| Objective |
Starting at the line that contains "rim = Line(flare", copy every line down to the line that contains "points = [vertex.co", inclusive, exactly as it stands. Omit all other lines.

* * *

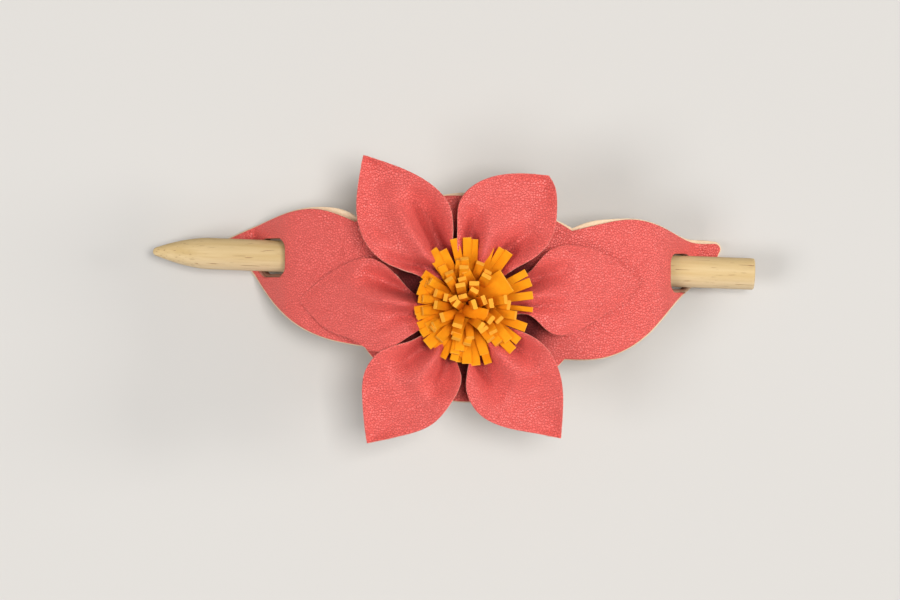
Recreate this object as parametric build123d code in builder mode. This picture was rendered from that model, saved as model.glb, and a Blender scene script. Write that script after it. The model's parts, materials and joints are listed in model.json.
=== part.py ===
"""Leather flower hair barrette with a wooden stick. Millimetres, +Z up, standing on its two feet at Z = 0.

The origin is under the middle of the stick. A two-layer leather base arches over the hair, the stick dives
through a slot near each end of it, and a flower of six petals and a rolled fringe sits on the crest.
"""

from build123d import *
from math import cos, radians, sin
import os

os.makedirs("parts", exist_ok=True)

# Stick: a quarter-inch dowel, a little askew in plan.
stick_diameter = 6.35
stick_length = 121.2
stick_tilt = -2.16
stick_centre_y = 7.2
tip_radius = 0.9
tip_half_angle = 19.0
taper_length = 10.5
end_chamfer = 0.3

# Leather layers of the base.
backing_thickness = 1.2
leather_thickness = 1.0
base_thickness = backing_thickness + leather_thickness
rim_width = 0.4

# Arch of the base, measured on its underside.
arch_centre_x = 4.4
foot_length = 12.0
foot_radius = 3.4
slope_angle = 57.0
slope_length = 10.0
shoulder_radius = 7.0
crest_angle = 20.0
crest_radius = 60.0
crest_flat = 26.2
arch_depth = 60.0

# Slots, punched square to the sloping leather, a little towards the front of the stick.
slot_length = 9.6
slot_width = 7.8
slot_shift_y = -0.4

# Flower.
flower_x = 2.5
flower_y = -1.5
petal_thickness = 1.0
petal_root_start = 2.5
petal_root_end = 7.5
petal_rise_at = 15.0
petal_fall_at = 25.0
petal_reach = 40.0
fringe_foot_radius = 6.5
fringe_neck_radius = 8.0
fringe_radius = 12.6
fringe_neck_height = 3.0
fringe_rim_low = 5.6
fringe_rim_high = 7.4
fringe_height = 9.6

# Arch positions that follow from the sizes above.
slope_cos = cos(radians(slope_angle))
slope_sin = sin(radians(slope_angle))
crest_cos = cos(radians(crest_angle))
crest_sin = sin(radians(crest_angle))
foot_run = foot_radius * slope_sin
foot_rise = foot_radius * (1 - slope_cos)
shoulder_run = shoulder_radius * (slope_sin - crest_sin)
shoulder_rise = shoulder_radius * (crest_cos - slope_cos)
crest_run = crest_radius * crest_sin
crest_rise = crest_radius * (1 - crest_cos)
slope_end_x = crest_flat / 2 + crest_run + shoulder_run
slope_foot_x = slope_end_x + slope_length * slope_cos
foot_end_x = slope_foot_x + foot_run
crest_z = foot_rise + slope_length * slope_sin + shoulder_rise + crest_rise
plateau_z = crest_z + base_thickness

# The slots start where the foot's bend ends, and the stick runs through their middles.
slot_from_centre = slope_foot_x - slot_length / 2 * slope_cos + base_thickness / 2 * slope_sin
stick_z = foot_rise + slot_length / 2 * slope_sin + base_thickness / 2 * slope_cos
stick_x_dir = Vector(cos(radians(stick_tilt)), sin(radians(stick_tilt)), 0)


def stick_y(x):
    """Y of the stick's axis at a given X."""
    return stick_centre_y + x * stick_x_dir.Y / stick_x_dir.X


def draw_arch(height):
    """Draw the arch from the left end to the right end, at a height above its underside."""
    start = (arch_centre_x - foot_end_x - foot_length, height)
    left_foot = Line(start, (arch_centre_x - foot_end_x, height))
    left_bend = JernArc(left_foot @ 1, left_foot % 1, foot_radius - height, slope_angle)
    left_slope = PolarLine(left_bend @ 1, slope_length, slope_angle)
    left_shoulder = JernArc(
        left_slope @ 1, left_slope % 1, shoulder_radius + height, crest_angle - slope_angle
    )
    left_crest = JernArc(left_shoulder @ 1, left_shoulder % 1, crest_radius + height, -crest_angle)
    crest = PolarLine(left_crest @ 1, crest_flat, 0)
    right_crest = JernArc(crest @ 1, crest % 1, crest_radius + height, -crest_angle)
    right_shoulder = JernArc(
        right_crest @ 1, right_crest % 1, shoulder_radius + height, crest_angle - slope_angle
    )
    right_slope = PolarLine(right_shoulder @ 1, slope_length, -slope_angle)
    right_bend = JernArc(right_slope @ 1, right_slope % 1, foot_radius - height, slope_angle)
    PolarLine(right_bend @ 1, foot_length, 0)


def draw_base_outline(rim):
    """Draw the plan outline of the base, two wings and a round middle lobe, grown by a rim all round."""
    valley_y = 15.2 + rim
    left_top = Spline(
        (-19.5, valley_y),
        (-27.5, 17.8 + rim),
        (-37.0, 15.8 + rim),
        (-46.5 - rim, 11.6 + rim),
    )
    left_end = Spline(
        left_top @ 1,
        (-46.4 - rim, 9.4),
        (-40.4 - rim, 4.2 - rim),
        (-34.6 - rim, -2.5 - rim),
        (-27.3, -7.2 - rim),
        (-17.8, -9.4 - rim),
    )
    lobe_bottom = ThreePointArc(left_end @ 1, (1.7, -20.4 - rim), (22.0, -12.0 - rim))
    right_bottom = Spline(
        lobe_bottom @ 1,
        (29.5, -11.8 - rim),
        (38.8 + rim, -7.0 - rim),
        (47.3 + rim, 1.7 - rim),
        (52.0 + rim, 5.6),
        (53.8 + rim, 9.2),
    )
    tip = ThreePointArc(right_bottom @ 1, (54.0 + rim, 10.4), (53.0 + rim, 11.1 + rim))
    right_top = Spline(
        tip @ 1,
        (48.5, 11.3 + rim),
        (43.6, 13.4 + rim),
        (35.6, 15.7 + rim),
        (29.0, 14.7 + rim),
        (23.5, 13.4 + rim),
    )
    ThreePointArc(right_top @ 1, (1.7, 20.4 + rim), left_top @ 0)


def slot_plane(side):
    """Plane of the slot on the left (side -1) or on the right (side 1), square to the sloping leather."""
    x = arch_centre_x + side * slot_from_centre
    return Plane(
        origin=(x, stick_y(x) + slot_shift_y, stick_z),
        x_dir=(slope_cos, 0, -side * slope_sin),
        z_dir=(side * slope_sin, 0, slope_cos),
    )


# Both slots as cutting tools.
with BuildPart() as slots:
    for side in (-1, 1):
        with BuildSketch(slot_plane(side)):
            SlotOverall(slot_length, slot_width)
    extrude(amount=base_thickness, both=True)

# Coral leather face of the base.
with BuildPart() as base_leather:
    with BuildSketch(Plane.XZ):
        with BuildLine():
            draw_arch(backing_thickness)
            draw_arch(base_thickness)
            for side in (-1, 1):
                end_x = arch_centre_x + side * (foot_end_x + foot_length)
                Line((end_x, backing_thickness), (end_x, base_thickness))
        make_face()
    extrude(amount=arch_depth / 2, both=True)
    with BuildSketch(Plane.XY):
        with BuildLine():
            draw_base_outline(0)
        make_face()
    extrude(amount=plateau_z + 1, mode=Mode.INTERSECT)
    add(slots.part, mode=Mode.SUBTRACT)
base_leather.part.label = "base_leather"
export_step(base_leather.part, "parts/base_leather.step")

# Undyed backing under it, a little larger all round.
with BuildPart() as base_backing:
    with BuildSketch(Plane.XZ):
        with BuildLine():
            draw_arch(0)
            draw_arch(backing_thickness)
            for side in (-1, 1):
                end_x = arch_centre_x + side * (foot_end_x + foot_length)
                Line((end_x, 0), (end_x, backing_thickness))
        make_face()
    extrude(amount=arch_depth / 2, both=True)
    with BuildSketch(Plane.XY):
        with BuildLine():
            draw_base_outline(rim_width)
        make_face()
    extrude(amount=plateau_z + 1, mode=Mode.INTERSECT)
    add(slots.part, mode=Mode.SUBTRACT)
base_backing.part.label = "base_backing"
export_step(base_backing.part, "parts/base_backing.step")

# Stick: a dowel with a pencil point at the left and a square end at the right.
stick_plane = Plane(origin=(0, stick_centre_y, stick_z), x_dir=stick_x_dir, z_dir=(0, 0, 1))
with BuildPart() as stick:
    with BuildSketch(stick_plane):
        with BuildLine():
            radius = stick_diameter / 2
            tip_x = -stick_length / 2
            nose = JernArc((tip_x, 0), (0, 1), tip_radius, tip_half_angle - 90)
            taper = Spline(nose @ 1, (tip_x + taper_length, radius), tangents=(nose % 1, (1, 0.1)))
            Polyline(
                taper @ 1,
                (stick_length / 2 - end_chamfer, radius),
                (stick_length / 2, radius - end_chamfer),
                (stick_length / 2, 0),
                (tip_x, 0),
            )
        make_face()
    revolve(axis=Axis(stick_plane.origin, stick_x_dir))
stick.part.label = "stick"
export_step(stick.part, "parts/stick.step")

# Petals: the tip, then each edge from the root outwards, as plan positions. Seen from the flower's middle
# and looking out along the petal, the first edge is on the right and the second on the left.
petals = {
    "petal_right": {
        "tip": (38.2, 2.9),
        "first_edge": ((8.8, -3.3), (14.5, -4.0), (20.5, -7.2), (25.5, -6.4), (32.0, -2.2)),
        "second_edge": ((8.2, 1.7), (14.8, 4.9), (19.4, 9.6), (24.0, 10.8), (31.9, 8.2)),
        "rise": 2.4,
        "fall": 0.8,
        "tip_height": -4.0,
    },
    "petal_upper_right": {
        "tip": (19.2, 24.8),
        "first_edge": ((7.8, 2.2), (11.8, 5.7), (18.7, 10.6), (20.9, 17.0), (20.2, 22.6)),
        "second_edge": ((3.6, 4.9), (1.0, 12.5), (1.0, 18.2), (4.0, 22.7), (10.6, 24.9)),
        "rise": 4.0,
        "fall": 3.6,
        "tip_height": 1.0,
    },
    "petal_upper_left": {
        "tip": (-18.1, 28.8),
        "first_edge": ((1.2, 4.9), (0.0, 12.9), (-0.7, 18.3), (-4.0, 22.5), (-10.3, 26.1)),
        "second_edge": ((-2.9, 2.1), (-7.0, 4.8), (-13.9, 7.4), (-18.6, 13.7), (-19.2, 20.0)),
        "rise": 4.0,
        "fall": 3.6,
        "tip_height": 1.0,
    },
    "petal_left": {
        "tip": (-31.4, -0.7),
        "first_edge": ((-3.5, 1.1), (-9.8, 3.0), (-16.4, 7.4), (-22.2, 6.8), (-28.0, 2.7)),
        "second_edge": ((-3.5, -3.9), (-8.9, -7.0), (-16.0, -9.8), (-23.3, -7.5), (-28.1, -4.2)),
        "rise": 2.4,
        "fall": 0.8,
        "tip_height": -4.0,
    },
    "petal_lower_left": {
        "tip": (-17.4, -29.1),
        "first_edge": ((-3.0, -4.9), (-8.9, -8.9), (-16.3, -11.8), (-18.3, -18.0), (-17.8, -25.6)),
        "second_edge": ((1.0, -7.8), (0.9, -12.6), (1.5, -16.0), (-1.6, -22.6), (-9.0, -27.0)),
        "rise": 4.0,
        "fall": 3.6,
        "tip_height": 1.0,
    },
    "petal_lower_right": {
        "tip": (21.6, -28.1),
        "first_edge": ((4.0, -7.8), (3.1, -14.0), (2.7, -18.9), (6.0, -23.8), (13.8, -26.6)),
        "second_edge": ((8.0, -4.9), (14.7, -7.1), (19.6, -11.8), (22.0, -18.0), (21.9, -24.6)),
        "rise": 4.0,
        "fall": 3.6,
        "tip_height": 1.0,
    },
}

# Each petal follows one profile out from the middle, cut to its outline in plan.
for name, shape in petals.items():
    heading = Vector(shape["tip"][0] - flower_x, shape["tip"][1] - flower_y, 0).normalized()
    profile_plane = Plane(
        origin=(flower_x, flower_y, plateau_z), x_dir=heading, z_dir=(heading.Y, -heading.X, 0)
    )
    with BuildPart() as petal:
        with BuildSketch(profile_plane):
            with BuildLine():
                for height in (0, petal_thickness):
                    root = Line((petal_root_start, height), (petal_root_end, height))
                    Spline(
                        root @ 1,
                        (petal_rise_at, shape["rise"] + height),
                        (petal_fall_at, shape["fall"] + height),
                        (petal_reach, shape["tip_height"] + height),
                        tangents=(root % 1, (1, -0.3)),
                    )
                Line((petal_root_start, 0), (petal_root_start, petal_thickness))
                end_z = shape["tip_height"]
                Line((petal_reach, end_z), (petal_reach, end_z + petal_thickness))
            make_face()
        extrude(amount=arch_depth, both=True)
        with BuildSketch(Plane.XY):
            with BuildLine():
                first_edge = Spline(*shape["first_edge"], shape["tip"])
                second_edge = Spline(*shape["second_edge"], shape["tip"])
                Line(shape["first_edge"][0], shape["second_edge"][0])
            make_face()
        extrude(amount=2 * plateau_z, mode=Mode.INTERSECT)
    petal.part.label = name
    export_step(petal.part, f"parts/{name}.step")

# Rolled fringe in the middle of the flower, as its whole outer shape.
fringe_z = plateau_z + petal_thickness
fringe_plane = Plane(origin=(flower_x, flower_y, fringe_z), x_dir=(1, 0, 0), z_dir=(0, -1, 0))
with BuildPart() as fringe_roll:
    with BuildSketch(fringe_plane):
        with BuildLine():
            floor = Line((0, 0), (fringe_foot_radius, 0))
            neck = Line(floor @ 1, (fringe_neck_radius, fringe_neck_height))
            flare = Line(neck @ 1, (fringe_radius, fringe_rim_low))
            rim = Line(flare @ 1, (fringe_radius, fringe_rim_high))
            dome = Spline(rim @ 1, (0, fringe_height), tangents=((-0.6, 1), (-1, 0)))
            Line(dome @ 1, (0, 0))
        make_face()
    revolve(axis=Axis(fringe_plane.origin, (0, 0, 1)))
fringe_roll.part.label = "fringe_roll"
export_step(fringe_roll.part, "parts/fringe_roll.step")

print(f"plateau {plateau_z:.2f}, stick axis {stick_z:.2f}, crest underside {crest_z:.2f}")
print(f"feet flat beyond {foot_end_x:.2f} from the arch's middle, slots {slot_from_centre:.2f} from it")
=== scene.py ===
"""Leather flower hair barrette with a wooden stick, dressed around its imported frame.

Sizes are in millimetres until a mesh is made, which turns them into metres. The floor, the lamps and the
patterns of the materials are in metres. +Z is up.
"""

import json
from math import cos, pi, radians, sin, sqrt

import bpy
import numpy as np
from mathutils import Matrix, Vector, geometry, noise


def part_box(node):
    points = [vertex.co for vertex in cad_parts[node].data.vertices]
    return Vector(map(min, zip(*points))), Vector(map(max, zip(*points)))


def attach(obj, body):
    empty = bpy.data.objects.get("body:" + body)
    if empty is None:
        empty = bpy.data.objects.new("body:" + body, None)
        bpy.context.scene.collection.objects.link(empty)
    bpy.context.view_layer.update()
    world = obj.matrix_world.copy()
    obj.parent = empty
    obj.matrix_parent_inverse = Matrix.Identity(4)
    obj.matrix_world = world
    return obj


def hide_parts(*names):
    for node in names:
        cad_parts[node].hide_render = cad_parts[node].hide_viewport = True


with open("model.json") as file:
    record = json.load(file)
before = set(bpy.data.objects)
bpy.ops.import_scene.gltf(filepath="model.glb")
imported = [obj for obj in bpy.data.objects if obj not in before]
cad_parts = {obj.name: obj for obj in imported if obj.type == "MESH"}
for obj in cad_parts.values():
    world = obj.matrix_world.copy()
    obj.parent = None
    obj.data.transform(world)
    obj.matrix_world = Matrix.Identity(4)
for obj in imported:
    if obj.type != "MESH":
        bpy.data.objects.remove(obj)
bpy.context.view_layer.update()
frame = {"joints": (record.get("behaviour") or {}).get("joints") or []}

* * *

| Correct output |
            rim = Line(flare @ 1, (fringe_radius, fringe_rim_high))
            dome = Spline(rim @ 1, (0, fringe_height), tangents=((-0.6, 1), (-1, 0)))
            Line(dome @ 1, (0, 0))
        make_face()
    revolve(axis=Axis(fringe_plane.origin, (0, 0, 1)))
fringe_roll.part.label = "fringe_roll"
export_step(fringe_roll.part, "parts/fringe_roll.step")

print(f"plateau {plateau_z:.2f}, stick axis {stick_z:.2f}, crest underside {crest_z:.2f}")
print(f"feet flat beyond {foot_end_x:.2f} from the arch's middle, slots {slot_from_centre:.2f} from it")
=== scene.py ===
"""Leather flower hair barrette with a wooden stick, dressed around its imported frame.

Sizes are in millimetres until a mesh is made, which turns them into metres. The floor, the lamps and the
patterns of the materials are in metres. +Z is up.
"""

import json
from math import cos, pi, radians, sin, sqrt

import bpy
import numpy as np
from mathutils import Matrix, Vector, geometry, noise


def part_box(node):
    points = [vertex.co for vertex in cad_parts[node].data.vertices]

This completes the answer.